Ajaero also identified over-reliance on gas-fired generation as a major vulnerability in Nigeria’s power mix. While acknowledging the country’s abundant gas resources, he said poor coordination and pricing challenges have limited its effective use for electricity generation.
He highlighted institutional conflicts between the ministries responsible for petroleum and power, arguing that both sectors are fundamentally linked and should be managed under a single authority.
According to him, such integration would eliminate policy conflicts and ensure that sufficient gas is allocated to electricity production, rather than being diverted primarily for export or other uses.
“In the gas-to-power projects, you have a problem now between the Minister of Petroleum and the Minister of Power. So ordinarily, anybody that understands energy economies or energy law will tell you that the two ministries are ministries of energy. So the two should be in one ministry.
“Yes, the Ministry of Energy, so that the minister there knows that we need a certain amount of gas for power. So it’s not a question between the Minister of Petroleum and the Minister of Power. But that one is not streamlined as we talk now,” he pointed out.
He pointed to rising electricity tariffs and mounting financial demands by operators as evidence of a flawed system, citing recent claims by generation companies for about N6 trillion in subsidy support.
The labour leader argued that the current structure allows operators to push for higher tariffs without commensurate improvements in output, leaving the government to shoulder increasing financial burdens to keep the system afloat.
Ajaero noted that power infrastructure requires years of planning and execution, warning that failure to begin projects today guarantees shortages in the future.
In contrast, he said Nigeria has failed to establish a pipeline of projects, even as new estates, industries, and households continue to increase pressure on an already constrained grid.
Beyond gas, Ajaero lamented the slow pace of development in alternative energy sources, including hydro and solar. He singled out the long-delayed Mambilla hydropower project, which has the potential to generate between 3,600 and 4,000 megawatts, roughly equivalent to Nigeria’s current output.
He also referenced the Zungeru hydropower plant, with a capacity of about 1,000 megawatts, noting that fully harnessing such projects could significantly boost national supply.

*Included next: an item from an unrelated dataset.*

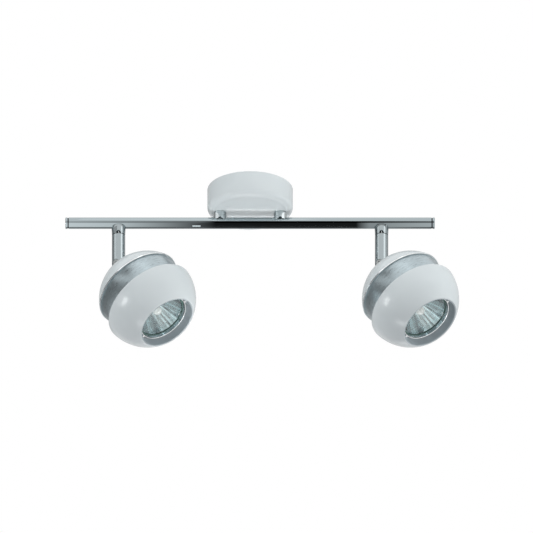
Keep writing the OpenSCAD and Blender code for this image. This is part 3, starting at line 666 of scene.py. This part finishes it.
@dataclass
class Finishes:
    """Every finish of the object, by the name of its slot in the record."""

    effects: Effects
    sheet: tuple[Finish, ...] = (
        Finish("white_paint", (0.66, 0.71, 0.72), 0.20, gloss_spread=0.03, cloud_depth=0.03,
               grain_scale=700.0, grain_height=0.003),
        Finish("chrome", (0.415, 0.475, 0.495), 0.05, metallic=1.0, gloss_spread=0.02, cloud_depth=0.03,
               grain_scale=1500.0, grain_height=0.0006),
        Finish("satin_chrome", (0.40, 0.45, 0.465), 0.14, metallic=1.0, gloss_spread=0.03,
               cloud_depth=0.03, grain_scale=1500.0, grain_height=0.001),
        # Chrome painted lighter for the posts: painted light that makes up for the shade the canopy throws
        # into their reflections.
        Finish("post_chrome_painted_light", (0.58, 0.63, 0.645), 0.16, metallic=1.0, gloss_spread=0.03,
               cloud_depth=0.03, grain_scale=1500.0, grain_height=0.001),
        Finish("turned_rim", (0.95, 0.97, 0.975), 0.15, metallic=1.0, gloss_spread=0.05,
               cloud_depth=0.1, grain_height=0.001, texture=Texture.STREAKED),
        Finish("bright_steel", (0.95, 0.96, 0.96), 0.14, metallic=1.0, gloss_spread=0.1,
               grain_height=0.001),
        Finish("brushed_aluminium", (0.455, 0.53, 0.56), 0.31, metallic=1.0, gloss_spread=0.3,
               cloud_depth=1.0, grain_height=0.05, texture=Texture.STREAKED,
               streak_run=(0.2, 0.2, 0.9)),
        Finish("grey_sleeve", (0.405, 0.46, 0.49), 0.38, metallic=0.2, gloss_spread=0.06, cloud_depth=0.10,
               grain_height=0.006, texture=Texture.STREAKED, streak_run=(0.02, 0.02, 1.2)),
        Finish("zinc_steel", (0.50, 0.52, 0.52), 0.38, metallic=1.0, gloss_spread=0.2, cloud_scale=90.0,
               cloud_depth=0.22, grain_scale=1200.0, grain_height=0.01),
        Finish("dark_steel", (0.06, 0.065, 0.07), 0.4, metallic=1.0, gloss_spread=0.1, cloud_depth=0.1),
        Finish("brass", (0.72, 0.52, 0.22), 0.25, metallic=1.0, gloss_spread=0.1, cloud_scale=120.0,
               cloud_depth=0.12, grain_height=0.004),
        Finish("ceramic", (0.80, 0.77, 0.70), 0.65, gloss_spread=0.1, cloud_scale=60.0, cloud_depth=0.06,
               grain_scale=1400.0, grain_height=0.02),
        Finish("terminal_plastic", (0.82, 0.82, 0.79), 0.42, gloss_spread=0.08, cloud_depth=0.03,
               grain_scale=1000.0, grain_height=0.01),
        Finish("reflector_mirror", (0.51, 0.59, 0.61), 0.10, metallic=1.0, gloss_spread=0.06,
               cloud_depth=0.65, grain_height=0.001, texture=Texture.FACETED),
        Finish("cover_glass", (0.95, 0.985, 0.975), 0.0, transmission=1.0, gloss_spread=0.01,
               cloud_depth=0.01, grain_scale=300.0, grain_height=0.0005, ior=1.45),
        Finish("glass_edge", (0.10, 0.19, 0.165), 0.12, gloss_spread=0.04, cloud_depth=0.3,
               grain_scale=300.0, grain_height=0.003),
        # The burner's glow is a painted highlight on the capsule; the lamp is not lit.
        Finish("burner_glass", (0.98, 0.99, 1.0), 0.16, transmission=0.25, gloss_spread=0.06, painted_glow=0.10,
               cloud_depth=0.01, grain_scale=300.0, grain_height=0.001, ior=1.45),
        Finish("filament", (0.45, 0.44, 0.43), 0.35, metallic=1.0, gloss_spread=0.1, grain_height=0.002),
    )
    made: dict[str, Material] = field(default_factory=dict)

    def __post_init__(self) -> None:
        """Build every material of the sheet."""
        for finish in self.sheet:
            self.made[finish.name] = finish.material(self.effects)

    def __getitem__(self, name: str) -> Material:
        """Return the material of a finish."""
        return self.made[name]


def hand_over_copies(finishes: Finishes, body: str, *nodes: str, finish: str = "") -> None:
    """Hand over smoothed copies of construction nodes.

    Args:
        finishes: The finishes of the object.
        body: Name of the body that carries them.
        nodes: Names of the nodes.
        finish: Their finish, where it isn't the one of their slot in the record.
    """
    for node in nodes:
        hand_over(smoothed_copy(node, finishes[finish or SLOTS[node]]), body, SLOTS[node], node)


# Sub-assemblies


@dataclass
class Canopy:
    """The painted cup at the ceiling, and what is fixed inside it."""

    finishes: Finishes
    radius: float = 42.745
    height: float = 25.7
    fillet: float = 6.5
    wall: float = 1.2
    lip: float = 0.25
    screw_hole_r: float = 2.05
    screw_drop: float = 7.0

    def cup(self) -> Object:
        """Turn the cup and drill it for its side screws.

        Returns:
            The new piece.
        """
        edge_r = self.radius - self.fillet
        edge_z = self.fillet - self.height
        shape = Shape().start(self.radius, 0.0).line((self.radius, edge_z))
        shape.arc(edge_r, edge_z, -90.0, 16).line((0.0, -self.height))
        shape.start(0.0, self.wall - self.height).line((edge_r, self.wall - self.height))
        shape.arc(edge_r, edge_z, 90.0, 12).line((self.radius - self.wall, 0.0), (self.radius, 0.0))
        shape.turn(WIDE_STEPS).soften(self.lip)
        cup = shape.to_object("canopy_cup", HERE, [self.finishes["white_paint"]])
        across = Matrix.Translation((0.0, 0.0, -self.screw_drop)) @ Matrix.Rotation(math.pi / 2, 4, "Y")
        carve(cup, Shape().rod(self.screw_hole_r, 4 * self.radius, across), HERE)
        return cup

    def build(self) -> None:
        """Make the cup, its side screws, the bracket and the terminals."""
        hand_over(self.cup(), "base", "white_paint", "canopy")
        hand_over_copies(self.finishes, "base", "canopy_screws", "mounting_bracket", "terminal_block",
                         "terminal_screws", "earth_screw", "post_nuts", "post_washers", "post_nipples")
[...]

Even within the existing system, Ajaero pointed to serious infrastructure weaknesses, particularly in transmission and distribution. He said ageing and inadequate transformers, weak transmission lines, and poor maintenance practices often result in system collapses, even when power is generated.
He further criticised the lack of proper energy management, especially the failure to balance gas and hydro generation across seasons. Ideally, he explained, gas plants should be prioritised during dry seasons while hydro facilities are maximised during periods of high water levels.
Instead, he said, authorities often run both systems simultaneously to boost short-term generation figures, neglecting necessary maintenance and undermining long-term efficiency.
Ajaero warned that such practices not only strain existing infrastructure but also reduce the lifespan of power plants, further compounding the sector’s challenges.
“Even the ministers don’t understand what we call water management. During the dry season, you know, you can do a lot with the gas power stations. You fire them to the maximum. During the rainy season, you service some of the gas power stations and make use of the hydro stations while the water level is high.
“And you can maintain some level of equilibrium in this process. But this time around, you know, politically for them to say they are generating 5,000 megawatts, they fire both gas and hydro.
“And at the time they are supposed to service and do turnaround maintenance on gas plants, they will be firing it, so that they want to prove everybody wrong that they have 6,000 megawatts. So there is no plan on ground on how to sustain the power sector,” he emphasised.
According to the NLC, while the ruling class and their crony capitalist allies in the electricity Distribution Companies (Discos) and Generation Companies (Gencos) continue to feast on the commonwealth through phantom subsidy claims and outrageous tariff hikes, the Nigerian people are left to pay for darkness.
The NLC said there was the need for a holistic view of Nigeria’s energy assets, ensuring that gas, a national heritage, is rather than being flared or exported while Nigerians suffer in darkness.
“We demand that the government treat our energy as a unified whole, managed for the benefit of the many, not the greed of the few,” it said.